Messeret Gebre-Kristos
Exploratory Data Analysis
Home ›Large Corpora

Large Corpora

Problem Statement

Using the Diversity Kaleidoscope data (provided by professor), generate the Monty Lingua np list from a subset you select of authors and genres and schools. This should involve 500 to 1500 documents. If using your own data, do something of similar size.If you're doing the dk data, create some lists of the np that reveal something about the authors and genres you've selected. For instance, students may talk about different subjects than administrators. If so, generate lists that tell us about those differences.

Abstract

I sought an answer to the following question:

In diversity-related documents, are the terms used by university administration offices different from those used by individuals in non-official capacity? Comparing the top 15 most frequent terms used by each author type suggests that the terms used are significantly similar in documents authored by individuals and administration offices.

Data

I the Diversity Kaleidoscope(DK) data. From that corpus, I needed to extract documents authored by university individuals and administrators (code a and b respectively in second column of the combined data files). I found 412 files authored by individuals and 1126 files from administration offices for a total of 1538 documents.

Steps

  • Determine what data I need:
  • Since I need to compare terminology utilized by individuals versus that of administration offices, I selected only those documents authored by the subjects in question.

  • Extract the relevant URLs:
  • The 'combined' folder in the 'mcq' (the professor's home) directory has a list of files, one for each university. Each file is a list of URLs to diversity-related web pages. The lines in the list also contain author name, author type and genre of the document. I need to filter the relevant URLs (with author codes 'a' and 'b', for individuals and admins respectively). I use the following grep expressions:

    grep "|a|" ~mcq/divers/fetchconvert/combined/*.txt
    grep "|b|" ~mcq/divers/fetchconvert/combined/*.txt
  • Fetch the documents related to the relevant URLs:
  • I accomplished this by feeding the URL list to a perl script, fetchdocs.pl. The script fetches the documents and stores them in a specified directory. The call to the perl script and the grep commands are combined as follows:

    grep "|a|" ~mcq/divers/fetchconvert/combined/*.txt | cut -d\| -f4 | ./fetchdocs.pl student/
    grep "|a|" ~mcq/divers/fetchconvert/combined/*.txt | cut -d\| -f4 | ./fetchdocs.pl admin/

    The 'cut' command above extracts the fourth column in the '|' delimited data piped from the grep command

  • Convert the fetched documents into one format:
  • Now the documents need to be converted to the same format, which can be done with DROID. But DROID takes an xml file, so we need to run a perl script for that purpose. I ran the following scripts in order to convert all the files to text format.

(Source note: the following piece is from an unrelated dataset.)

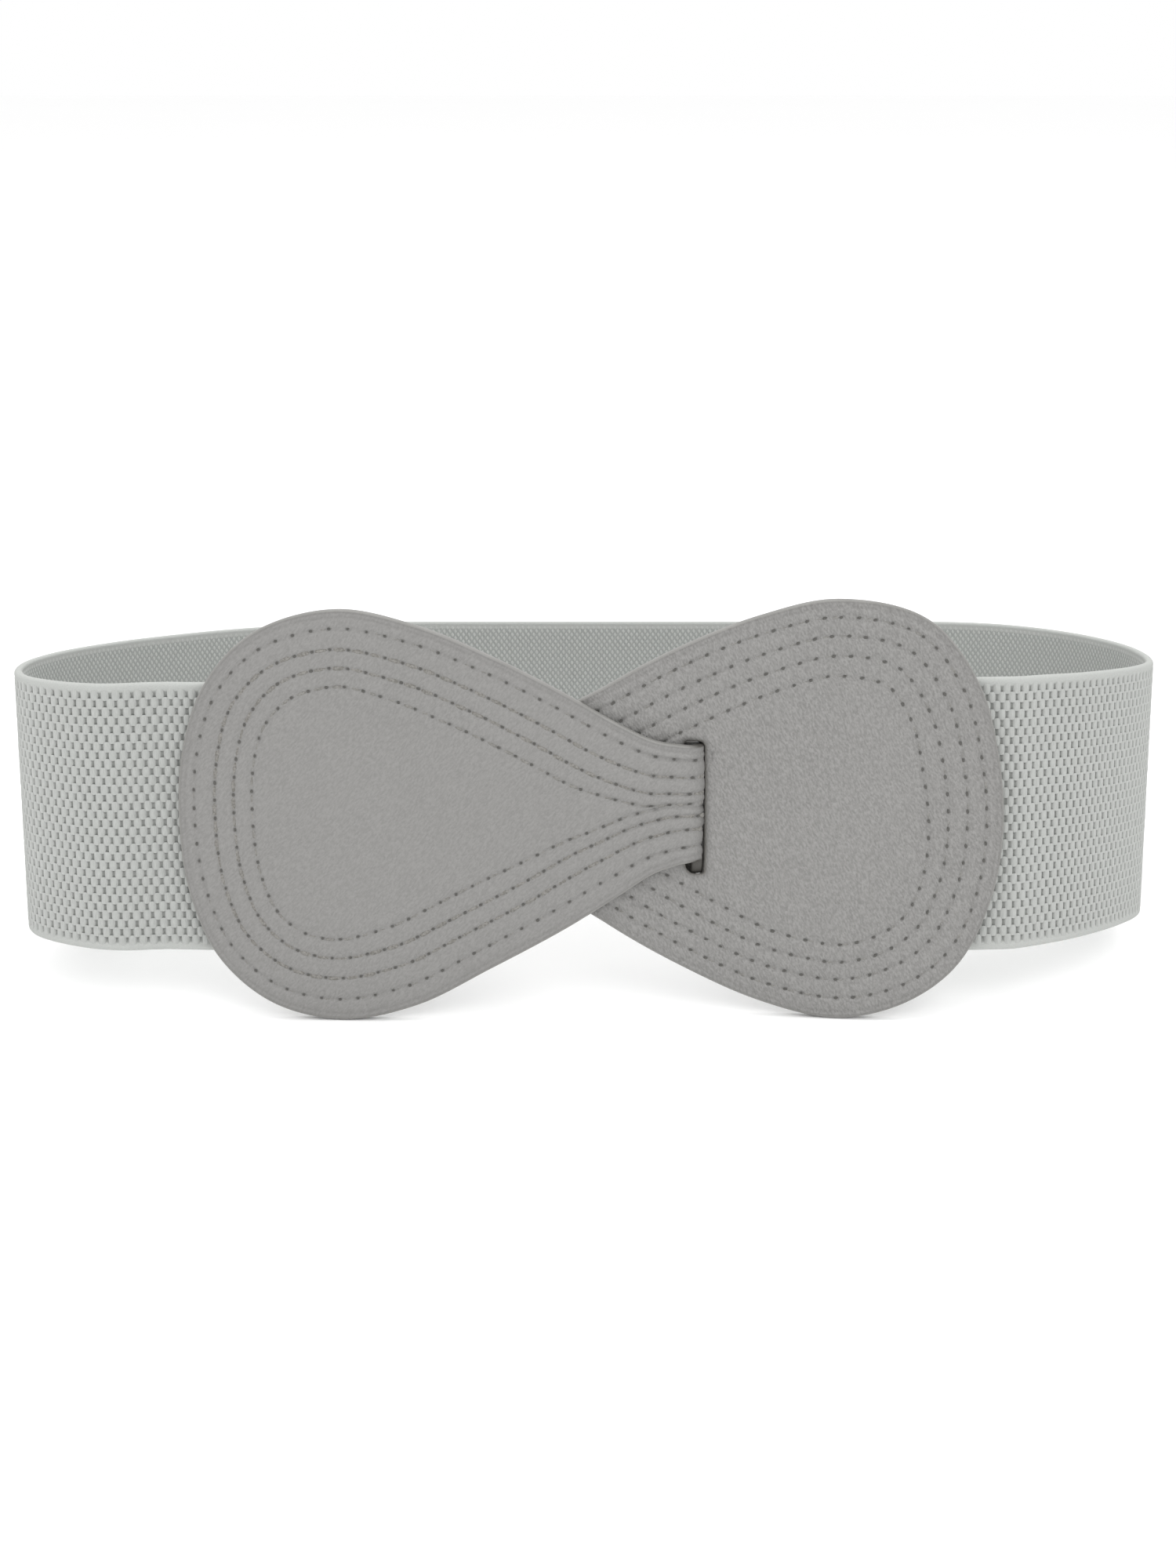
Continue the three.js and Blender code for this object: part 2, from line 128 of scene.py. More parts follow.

    perl droidfilelist.pl student
    perl calldroid.pl student
    perl convertdocs.pl droidoutput.xml

    Before running the last command, I created a directory called 'converted' (needed to hold the output from convertdocs.pl)

    The same perl scripts are run for the admin directory. I renamed the directory 'converted' and made another 'converted' directory before running the commands for admin.

  • Parse with Monty Lingua:
  • I ran a Python script (from mcq directory) on all the converted files.

    python ~mcq/montylingua-2.1/python/test-6.py converted > student-monty.txt
    python ~mcq/montylingua-2.1/python/test-6.py converted > admin-monty.txt
  • Analyze Monty Lingua Output:
  • Now I want to isolate the noun phrases from the result files, sort them and count the frequency of each noun phrase: grep "\bnp\b" student-monty.txt > student-np.txt
    cut -f 5 student-np.txt > noun-phrases-student.txt
    sort noun-phrases-student.txt > sorted-noun-phrases-student.txt
    uniq -c sorted-noun-phrases-student.txt | sort -nr > count-of-np.txt

    After running the same commands for the administration side, I had two files:
    student.txt and admin.txt

Comments

The top 15 most frequently used terms (ignoring stop words) are visualized here. Most of the terms are found in both lists. Terms that make it only to one list are indicated with an oval shape around them. It is apparent from the visualization that there is high correspondence of terms used by both types of authors. It is safe to assume that individuals and academic offices use similar language when discussing the subject of diverstiy. Yet, nuanced differences could possibly have been revealed had I looked beyond the top 15 terms.